Glenn Miller in content and context

LEGEND of the Big Band Era

The concert at the PICC Hall on July 2 of the “Legendary Glenn Miller Orchestra” was remarkable for both content and context.

The content was, of course, what has been called the Big Band sound, propagated in the late ’30s and early ’40s by Miller and others like Benny Goodman, Tommy Dorsey, Woody Herman, Artie Shaw, Count Basie and Duke Ellington.

Miller made a special contribution, what he called in the biographical movie starring James Stewart “the sound,” which he finally found to his satisfaction when he gave the melody to the soothing clarinets rather than the brash trumpets.

The context was that brave time in human history during which their music flourished.  The publicity spoke of remembering World War II.  But one must go beyond such labels for its deeper significance.  It was not just another hegemonic war (although that aspect could not be avoided) but a titanic struggle against so much that was evil—Nazism, Fascism, militarism.

The generation that fought and won that epic battle was later called the Greatest Generation, and the Big Band sound was the music that accompanied it to the field of combat.

The World War II generation is said to number only three percent of this country’s population today, but the music evidently had its attractions for later generations, to judge by the multi-generational audience that filled the PICC Hall. They applauded the numbers they knew, singing along to familiar songs, including an 86-year-old lady who sang from the beginning of the concert.

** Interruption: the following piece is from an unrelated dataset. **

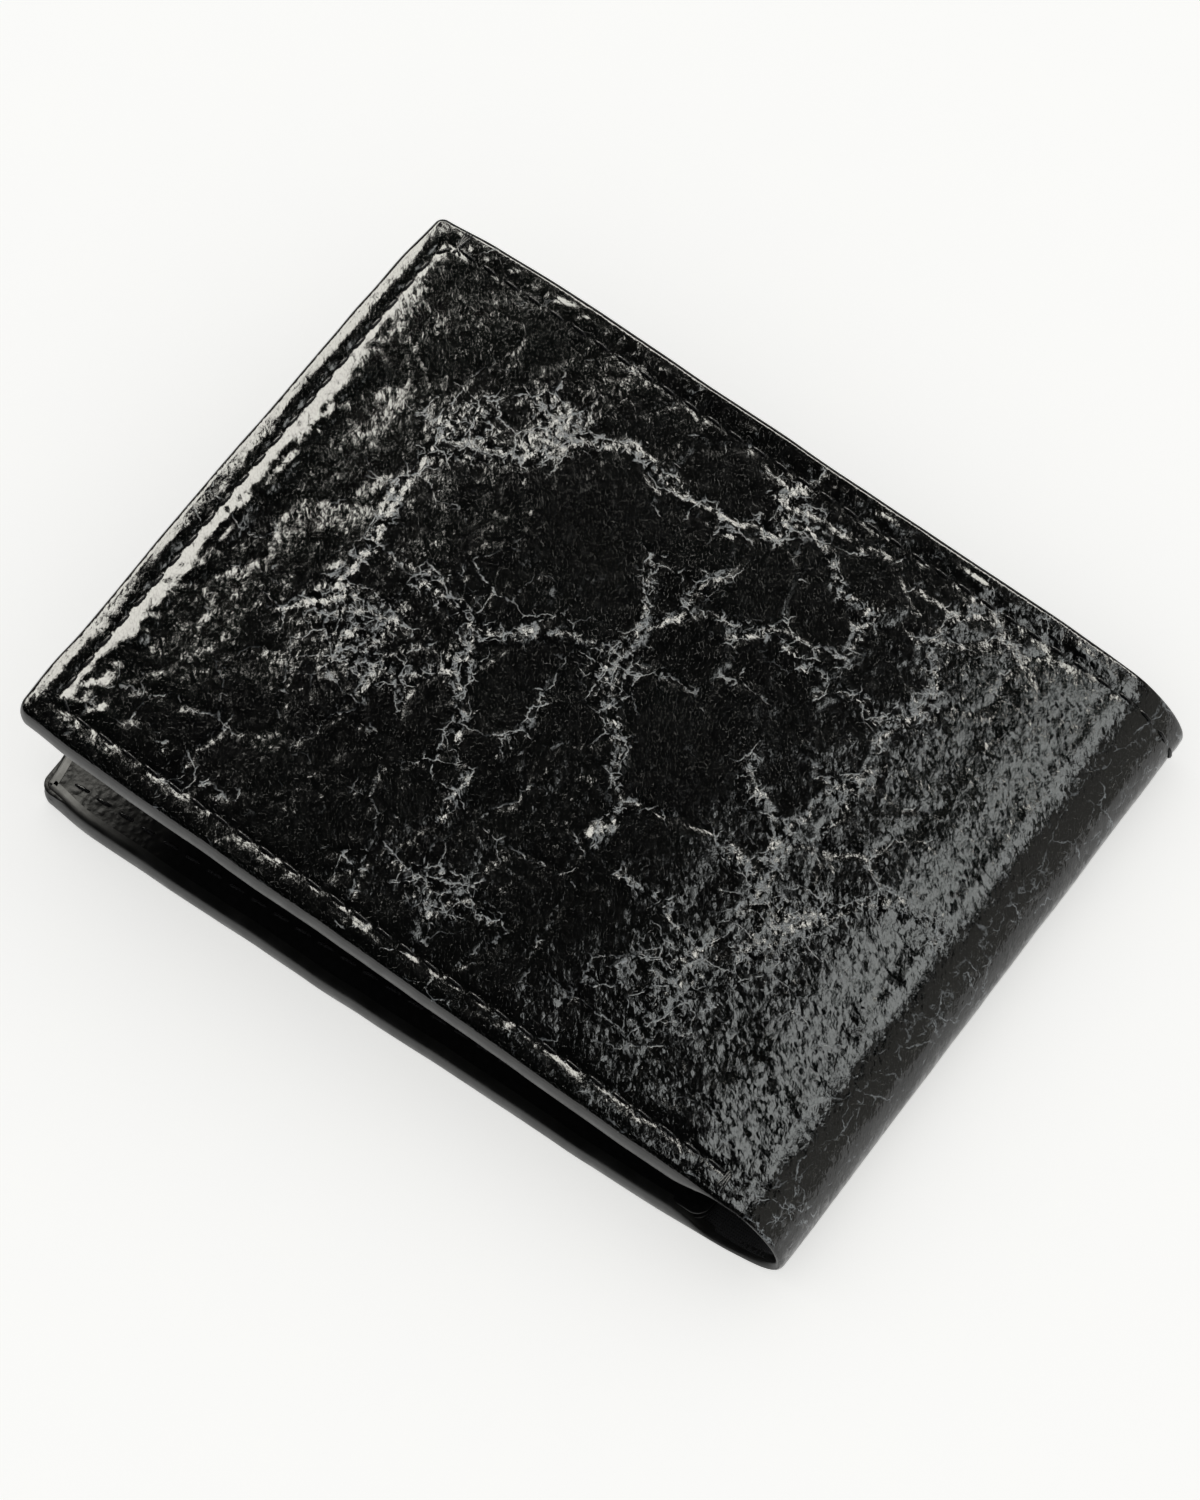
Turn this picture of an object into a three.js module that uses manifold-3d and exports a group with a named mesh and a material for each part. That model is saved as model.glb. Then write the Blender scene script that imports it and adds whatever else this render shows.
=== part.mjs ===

Room was made on the sides of the stage for those who wanted to dance. At first there was a couple doing the Boogie and then a woman dancing alone. But it was not very easy getting there from the seats, and after a while the dancing stopped.

The orchestra was generous in offering a solid evening of music, two halves of about an hour and a quarter each, preceded by an hour-long performance by our own very good singer Arthur Manuntag.  He, knowingly or not, harked back to World War II when he did “You’ll Never Know,” the very first song hit to come to liberated Manila in 1945.

Three pretty young girls called the Swing Kittens did the songs of the Andrews Sisters, the WWII reminder being “The Boogie Woogie Bugle Boy” of Company B. Seeing their smart uniforms, one could envision a whole youthful generation marching off in the cause of freedom.

Also reminiscent of the war years was American Patrol and the St. Louis Blues March, done by Miller when he was drafted into the US Air Force.

Not all the selections were from that era.  There was “What a Day This Has Been” from “Brigadoon,” many years after the war. On the other hand, one missed the Miller standard “The Little Brown Jug.”

There was a very brief version of Gershwin’s “Rhapsody in Blue,” which, if it were a food item, would have been labeled a tasting portion.

Perennial favorite “Stardust” was played, like everything else, beautifully, but the arrangement omitted the nostalgic introduction.

“Perfidia” took one back to prewar Manila, where even those who spoke no Spanish could understand it.

The most applauded piece was the lively “In The Mood,” which climaxed the first part, and reminded one of Manila’s street mockery. In 1945, the chorus was furnished the words “GI Joe, you wanna pam-pam?” repeated four times.

Also reminiscent of Manila street mockery was the Swing Kittens’ “Bei Mir Bist Du Schoen,” which in prewar Manila was given Tagalog words, “Anong Ganda Mo?  Mukha Kang Kabayo.”  Nothing escaped Manila’s street mockery.

“Tuxedo Junction” was almost hypnotic with its repeated first bars periodically punctuated by brilliant trumpet-playing.

For the rest, one sat back and let the Glenn Miller sound, with the assistance of two soloists, male and female, engulf one in the old favorites—“A String of Pearls,” “At Last,” “Pennsylvania 6-5000,” “Chatanooga Choo-Choo”—which for a certain generation will forever be waiting on Track 29, with the station clock stopped at a quarter to four.

The last number on the regular program was the signature song par excellence “Moonlight Serenade,” the epitome of the Miller sound that would linger long and dreamily in the afterglow of memory.